Cheniere Energy's Sabine Pass, the first US liquefied natural gas, or LNG, export terminal under construction, has contracts with customers including Centrica and Total. Freeport LNG Development, with the next US project in line on the US Gulf Coast, has long-term agreements with Osaka Gas, Chubu Electric Power, BP, Toshiba and SK.

Industry Dispute

Gas supplies from US projects would cost less than Canadian projects, between $10 and $12 per thousand cubic feet, compared with $11 to $13, Greg Pardy, an analyst at RBC Capital Markets in Toronto, wrote in a Feb. 25 report. Liquefaction costs will be lower in the US, where some projects can build on to existing LNG import facilities, he said.

The industry is disputing the potential for the spread between US and Asian gas prices to narrow, which would lower the cost for consumers of the fuel, including power utilities in Japan, Korea and India. A resolution may not emerge until 2015 when the first US LNG supplies are expected to come online, Turaga said.

Most of the global LNG market is priced through long-term contracts linked to oil prices rather than gas. There’s a limit to how much those contracts can change because while buyers are seeking prices linked to US gas, they don’t want to be dependent solely on that country, BG Group CEO Chris Finlayson said at the conference.

Buyers Benefit

“Looking at the global LNG trade through to 2025, we still see supply rather than demand as the constraining factor,” Finlayson said.

As both supply and demand rise and infrastructure is developed around import terminals in Asia, buyers will benefit from lower prices, said Rajeev Mathur, executive director of marketing at GAIL India.

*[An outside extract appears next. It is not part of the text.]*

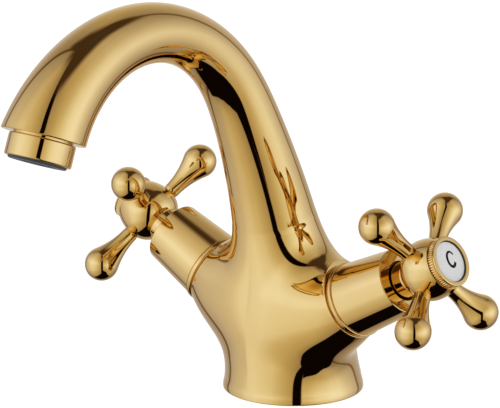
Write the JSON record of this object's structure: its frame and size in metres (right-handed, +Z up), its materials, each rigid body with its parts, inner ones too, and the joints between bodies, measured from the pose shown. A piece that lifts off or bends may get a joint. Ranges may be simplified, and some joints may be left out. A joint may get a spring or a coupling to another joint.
{
  "type": "bathroom mixer faucet",
  "caption": "Single-hole basin mixer with a swan-neck spout, two angled quarter-turn valves with ball-tipped cross handles.",
  "frame": {"origin": "centre of the foot on the deck plane", "axes": "+Z up, the spout points to -Y, the cold valve is on +X and the hot valve on -X"},
  "size_m": [0.1612, 0.164, 0.1501],
  "materials": {
    "polished_gold": "warm yellow gold plating, mirror polished",
    "bare_brass": "machined brass, unplated",
    "ceramic": "lapped alumina ceramic",
    "black_rubber": "moulded black sealing rubber",
    "steel": "bright stainless steel",
    "grey_plastic": "moulded dark grey acetal",
    "white_enamel": "glossy white index button"
  },
  "bodies": {
    "faucet_body": {"body_casting": "polished_gold", "foot_seal": "black_rubber", "aerator_housing": "polished_gold", "aerator_insert": "grey_plastic", "aerator_washer": "black_rubber", "cold_shroud": "polished_gold", "cold_cartridge_body": "bare_brass", "cold_seat_seal": "black_rubber", "cold_fixed_disc": "ceramic", "cold_body_seal": "black_rubber", "cold_spindle_seal": "black_rubber", "hot_shroud": "polished_gold", "hot_cartridge_body": "bare_brass", "hot_seat_seal": "black_rubber", "hot_fixed_disc": "ceramic", "hot_body_seal": "black_rubber", "hot_spindle_seal": "black_rubber"},
    "cold_handle": {"cold_moving_disc": "ceramic", "cold_spindle": "bare_brass", "cold_circlip": "steel", "cold_handle_hub": "polished_gold", "cold_arm_1": "polished_gold", "cold_arm_2": "polished_gold", "cold_arm_3": "polished_gold", "cold_arm_4": "polished_gold", "cold_handle_screw": "steel", "cold_index_ring": "polished_gold", "cold_index_disc": "white_enamel"},
    "hot_handle": {"hot_moving_disc": "ceramic", "hot_spindle": "bare_brass", "hot_circlip": "steel", "hot_handle_hub": "polished_gold", "hot_arm_1": "polished_gold", "hot_arm_2": "polished_gold", "hot_arm_3": "polished_gold", "hot_arm_4": "polished_gold", "hot_handle_screw": "steel", "hot_index_ring": "polished_gold", "hot_index_disc": "white_enamel"}
  },
  "joints": [
    {"name": "cold_handle_turn", "type": "hinge", "parent": "faucet_body", "child": "cold_handle", "pos_m": [0.06544, -0.0052, 0.05561], "axis": [0.8934, 0, 0.4493], "range_deg": [0, 90]},
    {"name": "hot_handle_turn", "type": "hinge", "parent": "faucet_body", "child": "hot_handle", "pos_m": [-0.06544, -0.0052, 0.05561], "axis": [-0.8934, 0, 0.4493], "range_deg": [0, 90]}
  ]
}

“By 2025, hopefully more buyers, more sellers, more liquidity, more infrastructure would happen and will eventually lead to a convergence of prices,” Mathur said in an interview at the IHS CERAWeek conference.

The potential for Asian LNG prices to fall relative to the price for US gas would require more than the “marginal” 50 million tpy of US exports that are probable in the near term, said Stephane Caudron, head of LNG at Gunvor International in Geneva.

For price convergence to happen, it would require “a huge amount” of US gas to be exported to the rest of the world, Caudron said in an interview yesterday.

It may take until later this decade, when US exports become significant, before buyers and sellers of LNG start to agree on how to set the price, Turaga said.

“The companies that buy large volumes of LNG are using their heft to frame the debate,” Turaga said.